Minimum Security Safeguards

  • Securing business facilities, data centers, paper files, servers, back-up systems, and computing equipment, including all mobile devices and other equipment with information storage capability, used in connection with Client Personal Data;
  • Implementing network, device, application, database, and platform security in all data centers housing Client Personal Data;
  • Securing and encrypting Client Personal Data information transmission, storage, and disposal, and using current, industry-standard encryption types, and adhering to Client’s existing encryption protocols for any Client Personal Data transmitted over public or wireless networks;
  • Implementing authentication and access controls within media, applications, operating systems, and equipment used in connected with Client Personal Data;
  • Logically segregating Client Personal Data so that it is not commingled with Sentinel’s own data, or that of its other Clients; and
  • Maintaining appropriate security contact and escalation processes on a 24-hours-per-day, 7-days-per-week basis.
  • For any Sentinel information assets and information technology used to provide the Services: (a) physical protection mechanisms, to ensure such assets and technology are stored and protected; and (b) to the extent applicable, controls to physically secure all Client Personal Data and to properly destroy Client Personal Data when it is no longer needed;
  • For any Sentinel laptops and mobile devices that will be connected to Client’s computer systems or networks, installation of anti-malware software and threat-mitigating technologies, or connectivity restrictions as deemed appropriate by Client and approved by Client in advance; and
  • For any Sentinel facilities used to provide the Services: (a) appropriate facility entry controls, to limit physical access to systems that store or process Client Personal Data; and (b) processes to ensure access to such facilities is monitored and is restricted on a “need to know” basis.
  • Appropriate mechanisms for user authentication and authorization in accordance with a “need to know” policy;
  • Controls to enforce rigorous access restrictions for remote users, contractors, and service providers;
  • Timely and accurate administration of user account and authentication management;
  • Processes to ensure assignment of unique IDs to each person with computer access;
  • Processes to ensure Sentinel-supplied defaults for passwords and security parameters are changed and appropriately managed on an ongoing basis;
  • Mechanisms to track all Sentinel access to Client Personal Data by unique ID;
  • The use of strong passwords and other secure authentication credentials;
  • Mechanisms to encrypt or hash all passwords; and
  • Processes to immediately revoke accesses of inactive accounts or terminated/transferred users.

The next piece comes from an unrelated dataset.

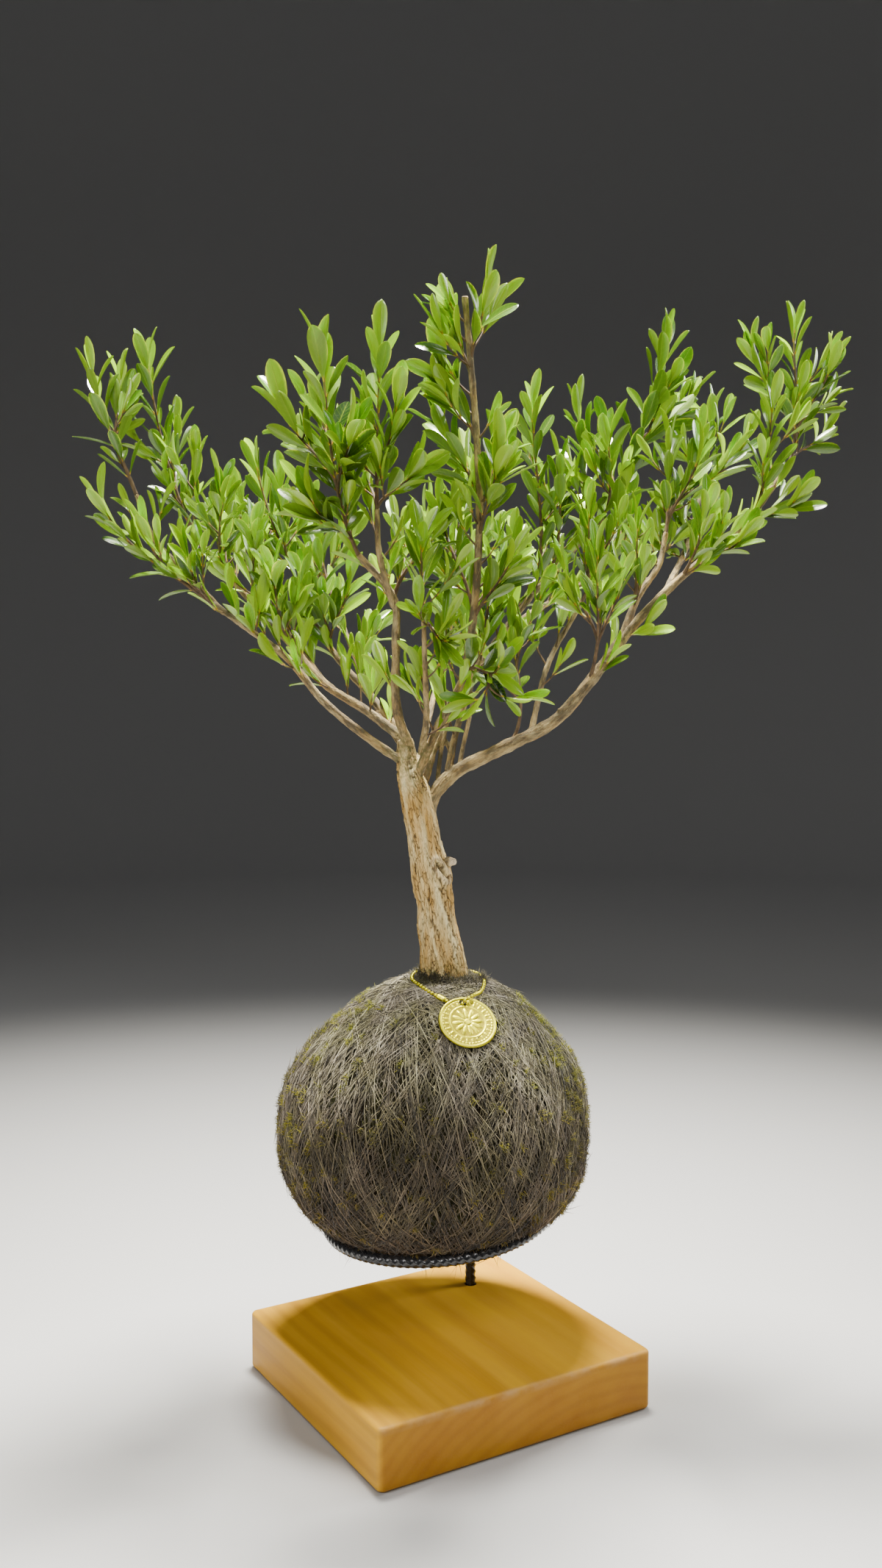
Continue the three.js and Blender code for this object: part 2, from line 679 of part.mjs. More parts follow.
// Pairs of opposite leaves down from a shoot's tip, each pair at right angles to the one above it.
// They sit on the four flat sides of the shoot's square stem.
function leafPairs(stem, random, size) {
  const length = stem.curve.getLength();
  const frames = stem.curve.computeFrenetFrames(stem.steps);
  const leaves = [];
  LEAF_PAIRS_BELOW_TIP.filter((below) => below < length - LEAF_TO_LIMB).forEach((below, pair) => {
    for (const turn of [0, 1]) {
      const along = 1 - (below + turn * LEAF_STAGGER) / length;
      const stretch = Math.round(along * stem.steps);
      const angle = (pair + 2 * turn + 0.5) * (Math.PI / 2);
      const outward = frames.normals[stretch].clone().multiplyScalar(Math.cos(angle))
        .addScaledVector(frames.binormals[stretch], Math.sin(angle));
      const seat = LEAF_SEAT * stemRadius(stem, along);
      const root = stemPoint(stem, along).addScaledVector(outward, seat);
      const open = THREE.MathUtils.degToRad(18 + 9 * pair + 10 * random());
      const tangent = stem.curve.getTangentAt(along);
      const blade = LEAF_LENGTH * size * (0.88 + 0.24 * random());
      leaves.push({ root, tangent, outward, open, length: blade });
    }
  });
  return leaves;
}

// A leaf that would meet another piece is swung round its stem and opened wider until it is clear.
function clearLeaf(leaf, obstacles) {
  for (const opened of LEAF_OPENINGS) {
    for (const swing of LEAF_SWINGS) {
      const outward = leaf.outward.clone().applyAxisAngle(leaf.tangent, swing);
      const across = new THREE.Vector3().crossVectors(leaf.tangent, outward);
      const direction = leaf.tangent.clone().multiplyScalar(Math.cos(leaf.open + opened))
        .addScaledVector(outward, Math.sin(leaf.open + opened));
      const wide = solidOf(leafGeometry(leaf.root, direction, across, leaf.length, BLADE_GAP));
      if (obstacles.every((other) => wide.intersect(other).isEmpty())) {
        return solidOf(leafGeometry(leaf.root, direction, across, leaf.length, 0));
      }
    }
  }
  return null;
}

function boxOf(solid) {
  const { min, max } = solid.boundingBox();
  return new THREE.Box3(new THREE.Vector3(...min), new THREE.Vector3(...max));
}

function sprayStems({ limb, tips, rise = SHOOT_RISE }) {
  const [firstTip, ...otherTips] = vectors(tips);
  const first = shootStem(limbStems[limb], firstTip, rise, 1.25 * SHOOT_RADIUS);
  return [first, ...otherTips.map((tip) => shootStem(first, tip, SHOOT_RISE, SHOOT_RADIUS))];
}

function leafySprays(wood, woodClearance) {
  const random = seededRandom(7);
  const names = Object.keys(SPRAYS);
  const stems = names.map((name) => sprayStems(SPRAYS[name]));
  const grown = stems.map((set) => {
    const whole = joined(set.map((stem) => solidOf(stemGeometry(stem, SHOOT_SIDES))));
    return largestPiece(whole.subtract(woodClearance));
  });
  names.forEach((name, index) => {
    const size = SPRAYS[name].leaf ?? 1;
    const blades = [];
    stems[index].forEach((stem) => {
      leafPairs(stem, random, size).forEach((leaf) => {
        const reach = new THREE.Box3().setFromPoints([leaf.root]).expandByScalar(LEAF_REACH);
        const near = grown.filter((other, at) => at !== index && boxOf(other).intersectsBox(reach));
        const blade = clearLeaf(leaf, [wood, ...near, ...blades]);
        if (blade) {
          blades.push(blade);
          grown[index] = grown[index].add(blade);
        }
      });
    });
  });
  return names.map((name, index) => meshOf(`spray_${name}`, geometryOf(grown[index]), 'leaf'));
}

// ---- Medallion: a rimmed disc with a raised six-petalled rosette and a hole near its edge ----

function medalPlacement() {
  const centre = ballPoint(MEDAL_HEADING, MEDAL_LATITUDE, MEDAL_LIFT);
  const outward = new THREE.Vector3(
    Math.cos(MEDAL_HEADING) * Math.sin(MEDAL_TILT),
    Math.sin(MEDAL_HEADING) * Math.sin(MEDAL_TILT),
    Math.cos(MEDAL_TILT),
  );
  const across = new THREE.Vector3().crossVectors(UP, outward).normalize();
  const uphill = new THREE.Vector3().crossVectors(outward, across);
  return new THREE.Matrix4().makeBasis(across, uphill, outward).setPosition(centre);
}

function medallion() {
  const half = MEDAL_THICKNESS / 2;
  const flat = MEDAL_RADIUS - MEDAL_EDGE;
  const inner = MEDAL_RADIUS - MEDAL_RIM;
  const profile = [
    [0, -half], [flat, -half], [MEDAL_RADIUS, 0], [flat, half + MEDAL_EDGE],
    [inner, half + MEDAL_EDGE], [inner - MEDAL_EDGE, half], [0, half],
  ].map(([x, y]) => new THREE.Vector2(x, y));
  const disc = new THREE.LatheGeometry(profile, 20);
  disc.rotateX(Math.PI / 2);
  let solid = solidOf(disc);
  for (let petal = 0; petal < MEDAL_PETALS; petal += 1) {
    const mound = new THREE.SphereGeometry(1, 5, 3);
    mound.scale(PETAL.halfWidth, PETAL.halfLength, PETAL.height);
    mound.translate(0, PETAL.fromCentre, half);
    mound.rotateZ((2 * Math.PI * petal) / MEDAL_PETALS);
    solid = solid.add(solidOf(mound));
  }
  const hole = new THREE.CylinderGeometry(MEDAL_HOLE, MEDAL_HOLE, 4, 12);
  hole.rotateX(Math.PI / 2);
  hole.translate(0, MEDAL_HOLE_FROM_CENTRE, 0);
  const mesh = meshOf('medallion', geometryOf(solid.subtract(solidOf(hole))), 'brass');
  mesh.applyMatrix4(medalPlacement());
  return mesh;
}

// ---- Bead chain: lies round the trunk on the ball and passes through the medallion's hole ----

// Where the chain lies, seen from above: right of the trunk to the medallion, and back round its left.
const CHAIN_RIGHT = [[18, 13], [21, 4], [22, -6], [20, -17]];
const CHAIN_LEFT = [[0, -29], [-7, -24], [-14, -15], [-18, -6], [-17, 4], [-10, 16], [2, 22], [12, 19]];

// The height of the ball's top at a place in plan, found by halving.
function ballTop(x, y) {
  const fromAxis = (px, py) => [px - BALL_CENTRE.x - BALL_TOP_LEAN, py - BALL_CENTRE.y];
  const [across, back] = fromAxis(x, y);
  const heading = Math.atan2(back / BALL_HALF_DEPTH, across / BALL_HALF_WIDTH);
  let low = 0;
  let high = Math.PI / 2;
  for (let pass = 0; pass < HALVINGS; pass += 1) {
    const middle = (low + high) / 2;
    const point = ballPoint(heading, middle);
    if (Math.hypot(...fromAxis(point.x, point.y)) > Math.hypot(across, back)) {
      low = middle;
    } else {
      high = middle;
    }
  }
  return ballPoint(heading, low).z;
}

function chainCurve() {
  const onBall = ([x, y]) => new THREE.Vector3(x, y, ballTop(x, y) + BEAD_LIFT);
  const place = medalPlacement();
  const atMedal = (x, y, z) => new THREE.Vector3(x, y, z).applyMatrix4(place);
  const level = MEDAL_THICKNESS / 2 + BEAD_RADIUS + CLEARANCE;
  const throughHole = [
    atMedal(5.5, MEDAL_HOLE_FROM_CENTRE + 2.5, level + 0.6),
    atMedal(1, MEDAL_HOLE_FROM_CENTRE + 0.3, level + 0.2),
    atMedal(-1, MEDAL_HOLE_FROM_CENTRE - 0.2, -level - 0.1),
    atMedal(-5.5, MEDAL_HOLE_FROM_CENTRE + 1.5, -level - 0.2),
  ];
  const points = [...CHAIN_RIGHT.map(onBall), ...throughHole, ...CHAIN_LEFT.map(onBall)];
  return new THREE.CatmullRomCurve3(points, true, 'centripetal');
}

function beadChain() {
  const curve = chainCurve();
  const length = curve.getLength();
  const beads = Math.round(length / BEAD_PITCH);
  const rings = [];
  for (let step = 0; step < 2 * beads; step += 1) {
    const along = step / (2 * beads);
    const centre = curve.getPointAt(along);
    const tangent = curve.getTangentAt(along);
    const side = new THREE.Vector3().crossVectors(tangent, UP).normalize();
    const top = new THREE.Vector3().crossVectors(side, tangent);
    const radius = step % 2 === 0 ? BEAD_RADIUS : BEAD_NECK;
    const ring = [];
    for (let corner = 0; corner < BEAD_SIDES; corner += 1) {
      const angle = (2 * Math.PI * corner) / BEAD_SIDES;
      ring.push(centre.clone()
        .addScaledVector(side, radius * Math.cos(angle))
        .addScaledVector(top, radius * Math.sin(angle)));
    }
    rings.push(ring);
  }
  return meshOf('bead_chain', loft(rings, { closed: true }), 'brass');
}

// ---- The whole part ----

const ring = standRing();
const ringClearance = solidOf(ringEnvelope().applyMatrix4(ring.matrix));
const postClearance = solidOf(postEnvelope());
const trunkClearance = solidOf(trunkGeometry(CLEARANCE));
const wood = woodSolid(0);
const woodClearance = woodSolid(CLEARANCE);

const plant = new THREE.Group();
plant.rotation.z = TURN_ON_BASE;
plant.add(ring);
plant.add(standPost(ringClearance));
plant.add(mossBall(ringClearance, postClearance, trunkClearance));
plant.add(windingThread(ringClearance, postClearance));
plant.add(meshOf('trunk_and_limbs', geometryOf(wood), 'bark'));
plant.add(medallion());
plant.add(beadChain());
leafySprays(wood, woodClearance).forEach((spray) => plant.add(spray));

const kokedama = new THREE.Group();
kokedama.add(woodenBase());
kokedama.add(plant);

export default kokedama;
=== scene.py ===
import math
import random

import bmesh
import bpy
import numpy as np
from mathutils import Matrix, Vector, noise
from mathutils.kdtree import KDTree


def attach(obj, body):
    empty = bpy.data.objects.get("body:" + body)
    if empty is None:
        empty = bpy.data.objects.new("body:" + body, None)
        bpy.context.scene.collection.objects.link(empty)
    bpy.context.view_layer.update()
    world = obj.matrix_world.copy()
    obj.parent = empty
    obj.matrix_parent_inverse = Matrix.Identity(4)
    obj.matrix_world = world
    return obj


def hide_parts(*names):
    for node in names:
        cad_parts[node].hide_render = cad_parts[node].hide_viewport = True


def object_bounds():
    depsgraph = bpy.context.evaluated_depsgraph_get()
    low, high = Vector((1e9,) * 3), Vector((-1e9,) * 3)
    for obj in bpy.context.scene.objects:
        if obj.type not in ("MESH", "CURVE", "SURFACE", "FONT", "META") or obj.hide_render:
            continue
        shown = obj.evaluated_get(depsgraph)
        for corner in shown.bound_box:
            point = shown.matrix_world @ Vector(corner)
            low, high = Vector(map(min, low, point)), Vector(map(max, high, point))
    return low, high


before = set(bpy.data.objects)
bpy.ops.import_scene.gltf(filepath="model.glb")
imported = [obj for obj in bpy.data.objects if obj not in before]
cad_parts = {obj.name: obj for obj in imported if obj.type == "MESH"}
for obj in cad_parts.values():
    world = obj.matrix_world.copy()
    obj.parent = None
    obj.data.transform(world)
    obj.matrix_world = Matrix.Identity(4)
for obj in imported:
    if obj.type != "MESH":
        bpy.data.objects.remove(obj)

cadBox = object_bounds()
print("frame loaded:", len(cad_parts), "nodes")

millimetre = 0.001
plantTurn = math.radians(-30.7)     # the plant stands turned on its block
upward = np.array([0.0, 0.0, 1.0])

# the camera comes first
photoCamera = {"place": (-0.4045, -0.6774, 0.391), "lens": 32.73, "sensor": 36, "tiltDown": 3.48}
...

  • Documented and enforced technology configuration standards;
  • Processes to ensure regular testing of security systems and processes; and
  • A system of effective firewall(s) and intrusion detection technologies necessary to protect Client Personal Data.
  • Maintain mechanisms to keep security patches current;
  • Maintain processes to monitor, analyze, and respond to security alerts;
  • Use reasonable anti-malware and security monitoring controls, and keep signatures, models, and versions up to date; and
  • Conducting continuous vulnerability scanning of the infrastructure housing Client Personal Data, and remediating high- and medium-severity issues in a reasonable timeframe.